One key exchange came between Councilwoman Gracie Floyd and county administrator Rusty Burns over an additional $50,000 in funding for possible legal expenses. Floyd insisted on assurances that the money wasn’t slated for any further investigation of former county administrator Joey Preston, or the buyout of his contract in 2008.

Floyd, whose role in that buyout was the subject of a grand jury investigation, pressed Burns, asking several times whether the County would be spending any more money on investigation of those events. “So let me say this again. This investigation is over. It is done.”

Burns, citing the grand jury’s recent decision to drop its investigation, replied that he knew of no investigations that would require or receive county funding.

The County has spent approximately $2.3 million since 2009 on legal costs, including lawsuits and investigations, related to the activities of the Preston administration. A lawsuit seeking the return of the $1.2 million that the lame duck 2008 Council awarded Preston.
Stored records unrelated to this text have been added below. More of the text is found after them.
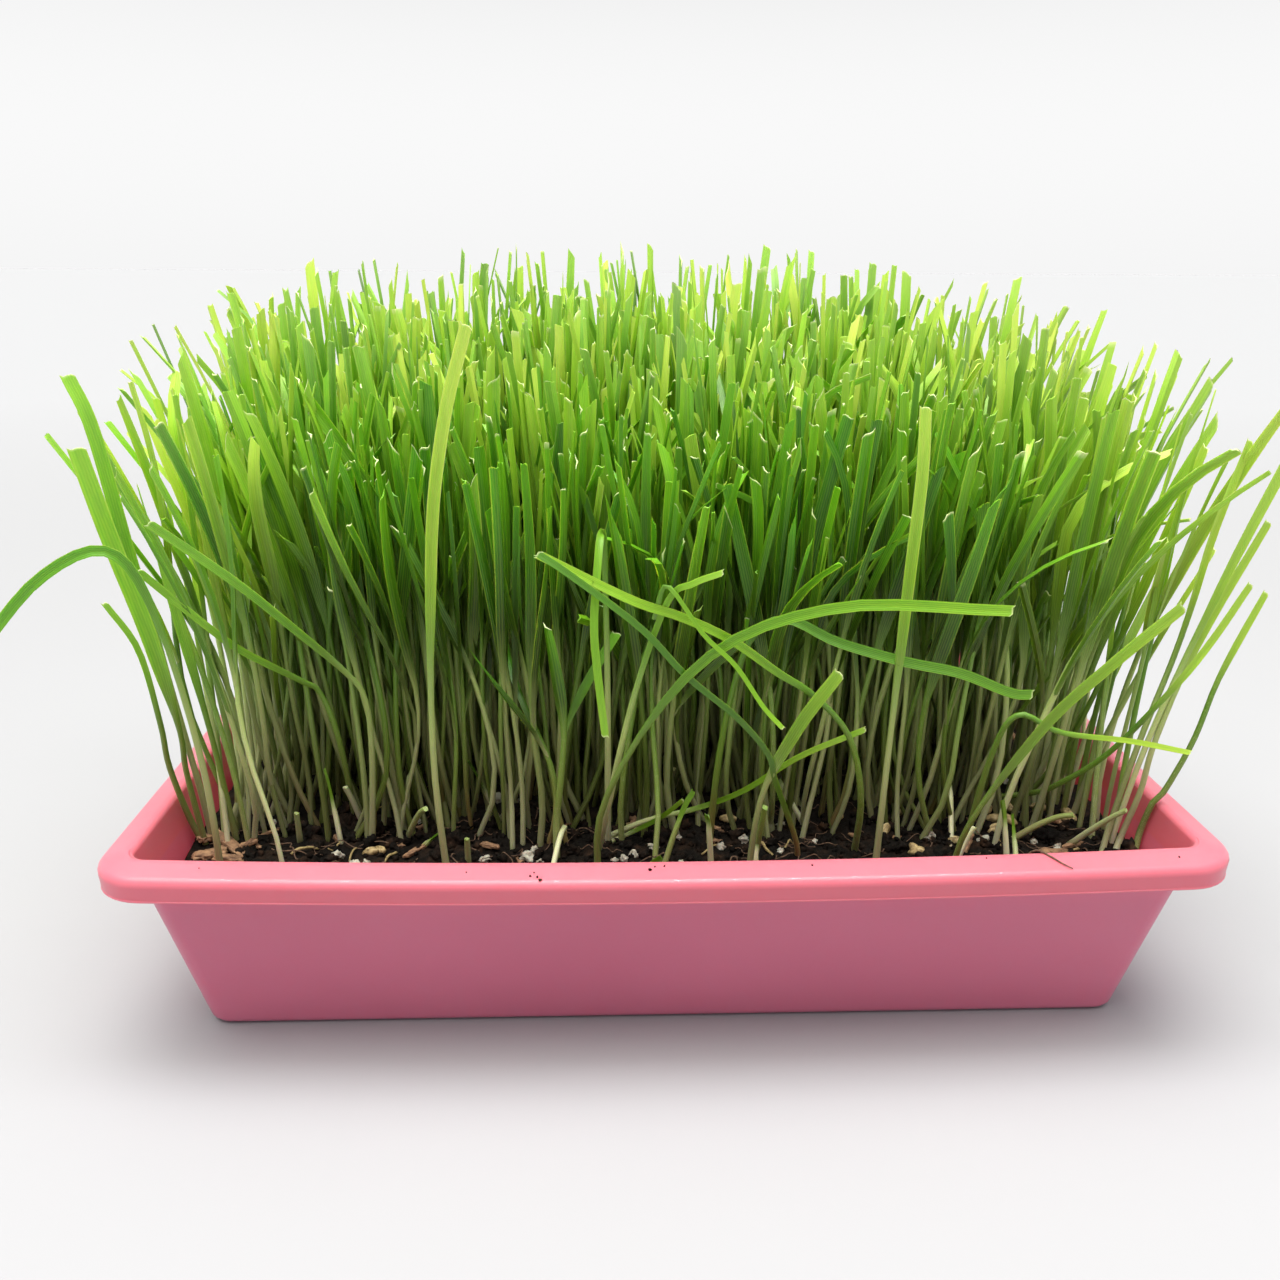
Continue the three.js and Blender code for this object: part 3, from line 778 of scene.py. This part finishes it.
# Each leaf: its places from root to tip, how much of it is stem, the way it faces, its width, its darkness,
# and how little painted shade its tip has where that isn't usual.
CAD_LEANING = [
    ([(-22, -86, 42), (-20, -89, 78), (6, -104, 126), (42, -110, 144), (91, -110, 143)],
     0.3, 0.1, 3.6, 0.45, 0.85),
    ([(-68, -86, 42), (-71, -88, 93), (-67, -101, 158), (-61, -112, 193), (-54, -114, 218)],
     0.4, 0.3, 3.9, 0.13, 0.99),
    ([(64, -86, 42), (65, -89, 88), (64, -102, 148), (63, -111, 180), (62, -113, 198)],
     0.4, -0.2, 3.7, 0.22, 0.96),
    ([(24, -86, 42), (27, -90, 78), (36, -97, 104), (46, -103, 123)],
     0.45, -0.3, 4.2, 0.28, 0.87),
    ([(-138, -84, 42), (-139, -88, 90), (-142, -103, 141), (-150, -109, 160), (-168, -111, 153),
      (-188, -113, 131)], 0.5, 0.2, 3.3, 0.78, 0.86),
    ([(88, -86, 42), (91, -90, 68), (107, -99, 104), (122, -106, 126), (138, -110, 144)],
     0.3, 0.2, 4.4, 0.3, 0.88),
]
STRAY = [
    ([(14, -64, 45), (16, -76, 90), (22, -86, 126), (32, -90, 135), (47, -93, 129), (66, -96, 124),
      (82, -98, 121), (97, -98, 115), (104, -97, 114)], 0.42, 0.1, 3.4, 0.75, 0.8),
    ([(42, -75, 48), (40, -80, 60), (31, -92, 85), (28, -94, 95), (18, -98, 108), (3, -102, 122),
      (-10, -105, 137), (-29, -105, 152), (-38, -104, 158)], 0.05, 0.0, 2.3, 0.85, 0.82),
    ([(62, -66, 45), (60, -80, 73), (53, -90, 98), (41, -95, 113), (29, -99, 122), (15, -103, 133),
      (1, -104, 140), (-13, -104, 145), (-38, -101, 157)], 0.4, 0.0, 2.9, 0.3, 0.86),
    ([(-23, -66, 45), (-19, -82, 73), (-12, -97, 113), (-3, -104, 144), (4, -106, 150), (12, -106, 153)],
     0.6, 0.0, 2.0, 0.4),
    ([(-6, -102, 139), (-3, -105, 149), (7, -108, 136), (16, -108, 127), (24, -108, 115), (30, -107, 108)],
     0.05, 0.5, 1.8, 0.38, 0.86),
    ([(-19, -62, 45), (-19, -74, 108), (-20, -86, 154), (-21, -94, 161), (-22, -101, 153), (-23, -106, 138),
      (-22, -107, 124), (-20, -107, 106)], 0.5, 0.2, 2.6, 0.42, 0.86),
    ([(-97, -59, 46), (-94, -64, 81), (-94, -68, 103), (-99, -72, 114), (-112, -82, 132), (-124, -90, 147),
      (-143, -97, 165)], 0.42, -0.2, 3.0, 0.62, 0.88),
    ([(-105, -42, 46), (-105, -58, 84), (-109, -62, 103), (-114, -66, 109), (-128, -76, 122),
      (-136, -82, 132), (-150, -90, 150)], 0.45, -0.2, 2.6, 0.5, 0.88),
    ([(104, -31, 46), (113, -36, 53), (119, -44, 57), (125, -52, 62), (129, -60, 68), (138, -76, 86),
      (148, -90, 112), (157, -92, 128), (165, -94, 146)], 0.6, 0.0, 2.7, 0.3),
    ([(98, -66, 45), (99, -82, 88), (103, -90, 105), (116, -92, 100), (136, -94, 98), (155, -94, 94)],
     0.6, 0.0, 1.8, 0.18, 0.88),
    ([(-29, -60, 46), (-8, -63, 58), (9, -66, 64), (24, -72, 73), (40, -80, 88), (58, -88, 100)],
     0.25, 0.0, 2.2, 0.4),
    ([(-27, -62, 46), (-12, -63, 54), (-2, -66, 61), (5, -70, 69)], 0.3, 0.0, 1.8, 0.4),
    ([(-152, -56, 46), (-156, -58, 60), (-158, -64, 80), (-156, -72, 97), (-157, -79, 123), (-163, -84, 139)],
     0.55, 0.2, 2.0, 0.5),
    ([(-151, -58, 46), (-152, -66, 78), (-149, -76, 97), (-149, -90, 130), (-155, -94, 160),
      (-160, -96, 185)], 0.36, 0.1, 5.4, 0.5, 0.9),
    ([(-150, -54, 46), (-150, -60, 67), (-150, -66, 83), (-150, -76, 110), (-155, -82, 151),
      (-160, -84, 188), (-165, -84, 203)], 0.4, 0.4, 4.4, 0.6, 0.91),
    ([(152, -73, 46), (156, -70, 56), (161, -71, 71), (168, -71, 89), (174, -70, 111), (184, -70, 137)],
     0.6, 0.0, 2.8, 0.3),
    ([(145, -74, 46), (149, -70, 54), (152, -73, 72), (153, -76, 91), (160, -80, 125), (173, -84, 162)],
     0.5, 0.1, 3.4, 0.25),
    ([(141, -74, 46), (145, -70, 59), (149, -74, 90), (156, -76, 123), (159, -80, 156), (166, -80, 185)],
     0.5, 0.3, 3.8, 0.15),
]


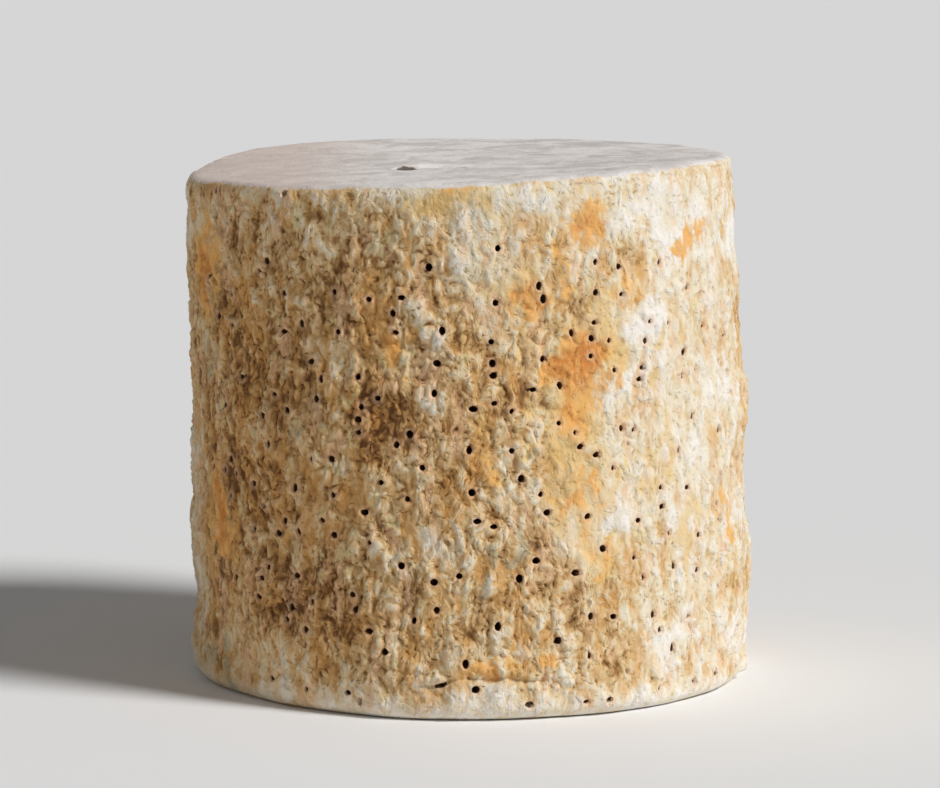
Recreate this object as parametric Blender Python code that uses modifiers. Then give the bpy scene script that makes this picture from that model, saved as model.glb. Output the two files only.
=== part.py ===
"""A whole, uncut drum of naturally rinded blue cheese, standing on its flat base.

Metres, +Z up. The origin is the middle of the base, and the best-lit side of the drum faces -Y.
The drum is one piece: a turned profile that is then made as uneven as a hand-filled mould leaves
it, with a lean, a sloping and warped top face, places where the curd has sagged or sunk, and
soft lumps in the wall. The needle holes and the rind's grain are finer than these facets, and
are left to its finish.
"""

import math

import bpy
from mathutils import Vector, noise

MM = 0.001

# The drum.
HEIGHT = 191.5 * MM  # base to the middle of the top face
BASE_RADIUS = 104.4 * MM  # wall, just over the lower edge
TOP_RADIUS = 101 * MM  # wall, just under the upper edge
LOWER_EDGE = 6 * MM  # radius of the rounded lower edge
UPPER_EDGE = 4 * MM  # radius of the rounded upper edge

# How it departs from a true turned shape.
LEAN = -5.4 * MM  # the top face's middle from the base's, along X
TOP_SLOPE_X = 0.026  # rise of the top face towards +X
TOP_SLOPE_Y = 0.012  # and towards +Y
TOP_WARP = 1.1 * MM  # the top face's rise towards front right and back left
TOP_DROOP = 2.6 * MM  # its fall to the -X rim, which is worn rounder than the rest
LUMP_SIZE = 42 * MM  # from one lump in the wall to the next
LUMP_HEIGHT = 1.3 * MM
DENT_SIZE = 15 * MM
DENT_DEPTH = 0.8 * MM
TOP_WAVE_SIZE = 48 * MM
TOP_WAVE_HEIGHT = 0.6 * MM

# Facets.
SEGMENTS = 84  # round the wall
WALL_STEPS = 34  # up the wall
EDGE_STEPS = 4  # round each edge
FACE_RINGS = 5  # from the middle of a face out to its edge
SEAM = 0.00005  # the Screw's ends are merged within this

RIND_COLOUR = (0.61, 0.42, 0.22, 1)
RIND_ROUGHNESS = 0.9

# Places where the curd has sagged outwards, or sunk. Azimuth is in degrees from +X towards +Y.
# The swell starts under the lip, over the lip's depth, and dies away down to the foot.
SAGS = (
    {"azimuth": 4, "half_width": 36, "lip": 0.160, "lip_depth": 0.012, "foot": 0.122, "swell": 1.3 * MM},
    {"azimuth": 1, "half_width": 42, "lip": 0.1135, "lip_depth": 0.005, "foot": 0.066, "swell": 2.2 * MM},
    {"azimuth": -4, "half_width": 44, "lip": 0.062, "lip_depth": 0.014, "foot": 0.028, "swell": 1.7 * MM},
    {"azimuth": -2, "half_width": 46, "lip": 0.032, "lip_depth": 0.020, "foot": -0.03, "swell": -2.2 * MM},
    {"azimuth": 182, "half_width": 34, "lip": 0.122, "lip_depth": 0.010, "foot": 0.086, "swell": -1.8 * MM},
    {"azimuth": 180, "half_width": 40, "lip": 0.074, "lip_depth": 0.016, "foot": 0.038, "swell": 1.5 * MM},
    {"azimuth": 184, "half_width": 32, "lip": 0.042, "lip_depth": 0.010, "foot": 0.020, "swell": -1.4 * MM},
    {"azimuth": 181, "half_width": 42, "lip": 0.020, "lip_depth": 0.008, "foot": -0.03, "swell": 2.0 * MM},
    {"azimuth": 96, "half_width": 52, "lip": 0.084, "lip_depth": 0.008, "foot": 0.030, "swell": 1.8 * MM},
    {"azimuth": 140, "half_width": 36, "lip": 0.152, "lip_depth": 0.006, "foot": 0.104, "swell": 1.5 * MM},
    {"azimuth": 64, "half_width": 30, "lip": 0.136, "lip_depth": 0.012, "foot": 0.100, "swell": -1.4 * MM},
)


def clear_scene():
    for obj in list(bpy.data.objects):
        bpy.data.objects.remove(obj)


def smooth_step(start, end, value):
    """0 before start, 1 after end, and a smooth rise between them. End may be the lower one."""
    share = min(1.0, max(0.0, (value - start) / (end - start)))
    return share * share * (3 - 2 * share)


def drum_profile():
    """(radius, height) from the middle of the top face, out and down the wall, to the base's."""
    points = []
    for ring in range(FACE_RINGS):
        points.append(((TOP_RADIUS - UPPER_EDGE) * ring / FACE_RINGS, HEIGHT))
    for step in range(EDGE_STEPS + 1):
        turn = math.pi / 2 * step / EDGE_STEPS
        radius = TOP_RADIUS - UPPER_EDGE * (1 - math.sin(turn))
        points.append((radius, HEIGHT - UPPER_EDGE * (1 - math.cos(turn))))
    for step in range(1, WALL_STEPS):
        share = step / WALL_STEPS
        radius = TOP_RADIUS + (BASE_RADIUS - TOP_RADIUS) * share
        points.append((radius, HEIGHT - UPPER_EDGE - (HEIGHT - UPPER_EDGE - LOWER_EDGE) * share))
    for step in range(EDGE_STEPS + 1):
        turn = math.pi / 2 * step / EDGE_STEPS
        radius = BASE_RADIUS - LOWER_EDGE * (1 - math.cos(turn))
        points.append((radius, LOWER_EDGE * (1 - math.sin(turn))))
    for ring in range(FACE_RINGS - 1, -1, -1):
        points.append(((BASE_RADIUS - LOWER_EDGE) * ring / FACE_RINGS, 0))
    return points


def turned_drum(name):
    """The profile, turned about +Z by a Screw modifier, as a plain mesh object."""
    points = [(radius, 0, height) for radius, height in drum_profile()]
    edges = [(i, i + 1) for i in range(len(points) - 1)]
    profile = bpy.data.meshes.new(name + "_profile")
    profile.from_pydata(points, edges, [])
    lathe = bpy.data.objects.new(name + "_lathe", profile)
    bpy.context.scene.collection.objects.link(lathe)
    screw = lathe.modifiers.new("turn", "SCREW")
    screw.steps = SEGMENTS
    screw.render_steps = SEGMENTS
    screw.use_merge_vertices = True
    screw.merge_threshold = SEAM
    graph = bpy.context.evaluated_depsgraph_get()
    mesh = bpy.data.meshes.new_from_object(lathe.evaluated_get(graph))
    bpy.data.objects.remove(lathe)
    bpy.data.meshes.remove(profile)
    mesh.name = name
    return bpy.data.objects.new(name, mesh)


def sag(azimuth, height):
    """How far the sagged and sunk places push the wall out here."""
    swell = 0
    for place in SAGS:
        off = (azimuth - math.radians(place["azimuth"]) + math.pi) % math.tau - math.pi
        reach = math.radians(place["half_width"])
        if abs(off) >= reach:
            continue
        across = (1 + math.cos(math.pi * off / reach)) / 2
        fullest = place["lip"] - place["lip_depth"]
        below_lip = smooth_step(place["lip"], fullest, height)
        above_foot = smooth_step(place["foot"], fullest, height)
        swell += place["swell"] * across * below_lip * above_foot
    return swell


def lumps(point, size, height):
    """Soft unevenness, with about this size from one lump to the next, and up to this height."""
    return height * noise.noise(point / size)


def top_rise(point):
    """How far the top face lies above its own middle here."""
    slope = TOP_SLOPE_X * point.x + TOP_SLOPE_Y * point.y
    warp = -2 * TOP_WARP * point.x * point.y / TOP_RADIUS**2
    droop = TOP_DROOP * smooth_step(-0.78 * TOP_RADIUS, -1.04 * TOP_RADIUS, point.x)
    wave = lumps(point + Vector((0, 0, HEIGHT)), TOP_WAVE_SIZE, TOP_WAVE_HEIGHT)
    return slope + warp - droop + wave


def uneven(point):
    """Where a point of the true turned drum lies on the real, hand-made one."""
    azimuth = math.atan2(point.y, point.x)
    out = Vector((math.cos(azimuth), math.sin(azimuth), 0))
    up_share = point.z / HEIGHT
    wall_share = smooth_step(0, BASE_RADIUS, math.hypot(point.x, point.y))
    swell = sag(azimuth, point.z)
    swell += lumps(point, LUMP_SIZE, LUMP_HEIGHT)
    swell += lumps(point, DENT_SIZE, DENT_DEPTH)
    moved = point + out * swell * wall_share
    moved.x += LEAN * up_share
    moved.z += top_rise(point) * up_share
    return moved


def stand_on_origin(mesh):
    """Puts the middle of the drum's box over the origin. Its base is already at height 0."""
    for axis in (0, 1):
        places = [vertex.co[axis] for vertex in mesh.vertices]
        middle = (min(places) + max(places)) / 2
        for vertex in mesh.vertices:
            vertex.co[axis] -= middle


def rind_material():
    material = bpy.data.materials.new("rind")
    material.use_nodes = True
    shader = material.node_tree.nodes["Principled BSDF"]
    shader.inputs["Base Color"].default_value = RIND_COLOUR
    shader.inputs["Roughness"].default_value = RIND_ROUGHNESS
    shader.inputs["Metallic"].default_value = 0
    return material


def main():
    clear_scene()
    drum = turned_drum("cheese_wheel")
    for vertex in drum.data.vertices:
        vertex.co = uneven(vertex.co.copy())
    stand_on_origin(drum.data)
    drum.data.materials.append(rind_material())
    drum.data.shade_smooth()
    collection = bpy.data.collections.new("cheese_wheel")
    bpy.context.scene.collection.children.link(collection)
    collection.objects.link(drum)


main()
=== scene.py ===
"""A whole drum of blue cheese with its natural rind, pierced all round, on a pale studio floor."""

import math
import random

import bmesh
import bpy
import numpy as np
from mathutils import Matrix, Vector


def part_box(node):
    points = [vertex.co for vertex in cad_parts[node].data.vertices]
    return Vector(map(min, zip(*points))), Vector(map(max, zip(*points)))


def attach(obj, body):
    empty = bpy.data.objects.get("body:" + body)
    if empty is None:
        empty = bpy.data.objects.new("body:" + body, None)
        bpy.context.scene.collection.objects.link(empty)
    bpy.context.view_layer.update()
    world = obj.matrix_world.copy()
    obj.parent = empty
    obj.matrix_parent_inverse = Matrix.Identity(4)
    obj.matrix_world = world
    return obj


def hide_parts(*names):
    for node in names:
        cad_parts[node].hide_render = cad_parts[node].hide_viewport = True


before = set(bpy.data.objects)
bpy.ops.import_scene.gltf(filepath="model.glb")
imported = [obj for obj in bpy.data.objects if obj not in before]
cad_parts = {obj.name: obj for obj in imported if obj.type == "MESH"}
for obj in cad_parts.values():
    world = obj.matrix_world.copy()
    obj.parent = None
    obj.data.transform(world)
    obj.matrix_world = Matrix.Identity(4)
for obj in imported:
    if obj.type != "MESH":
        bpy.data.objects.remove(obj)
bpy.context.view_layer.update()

MM = 0.001
WHEEL_LOW, WHEEL_HIGH = (Vector(corner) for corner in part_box("cheese_wheel"))
WHEEL_HEIGHT = WHEEL_HIGH.z - WHEEL_LOW.z
WHEEL_MIDDLE = (WHEEL_LOW + WHEEL_HIGH) / 2
WHEEL_RADIUS = (WHEEL_HIGH.x - WHEEL_LOW.x) / 2

SKIN_VOXEL = 0.6 * MM
MOST_RIND_TRIANGLES = 196_000


# ---------------------------------------------------------------- node sums


class Wire:
    """The output of a node. Sums on it add Math nodes to its tree."""

    def __init__(self, bench, socket):
        self.bench = bench
        self.socket = socket

    def maths(self, operation, *values, clamp=False):
        settings = {"operation": operation, "use_clamp": clamp}
        return self.bench.node("ShaderNodeMath", settings, dict(enumerate(values)))

    def __add__(self, other):
        return self.maths("ADD", self, other)

    def __radd__(self, other):
        return self.maths("ADD", other, self)

    def __sub__(self, other):
        return self.maths("SUBTRACT", self, other)

    def __rsub__(self, other):
        return self.maths("SUBTRACT", other, self)

    def __mul__(self, other):
        return self.maths("MULTIPLY", self, other)

    def __rmul__(self, other):
        return self.maths("MULTIPLY", other, self)

    def __truediv__(self, other):
        return self.maths("DIVIDE", self, other)

    def __pow__(self, other):
        return self.maths("POWER", self, other)

    def __abs__(self):
        return self.maths("ABSOLUTE", self)

    def least(self, other):
        return self.maths("MINIMUM", self, other)

    def clamped(self):
        return self.maths("ADD", self, 0, clamp=True)

    def rise(self, start, end):
        """0 below start and 1 over end, smoothly. With start over end it falls instead."""
        low, high, from_value, to_value = (start, end, 0, 1) if start < end else (end, start, 1, 0)
        ends = {"Value": self, 1: low, 2: high, 3: from_value, 4: to_value}
        return self.bench.node("ShaderNodeMapRange", {"interpolation_type": "SMOOTHSTEP"}, ends)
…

Another key feature of the most recent version of the budget increases funding for roads and bridges by an additional 400%. The Council agreed by consensus to retain their individual paving accounts, sharing equally in the approximately $390,000, while leaving the transportation department with a little over $100,000.

The total general fund budget, that portion of the budget which pays for day to day operations, rose by $1,131,520. According to Davis approximately a million dollars of that amount is a hoped for and anticipated increase in the aid to subdivisions that is returned to the counties by the state. “Mr. Burns says we hope to get it and if we do, we want to have a home ready for it.”

The total general fund budget currently stands at $60,437,470.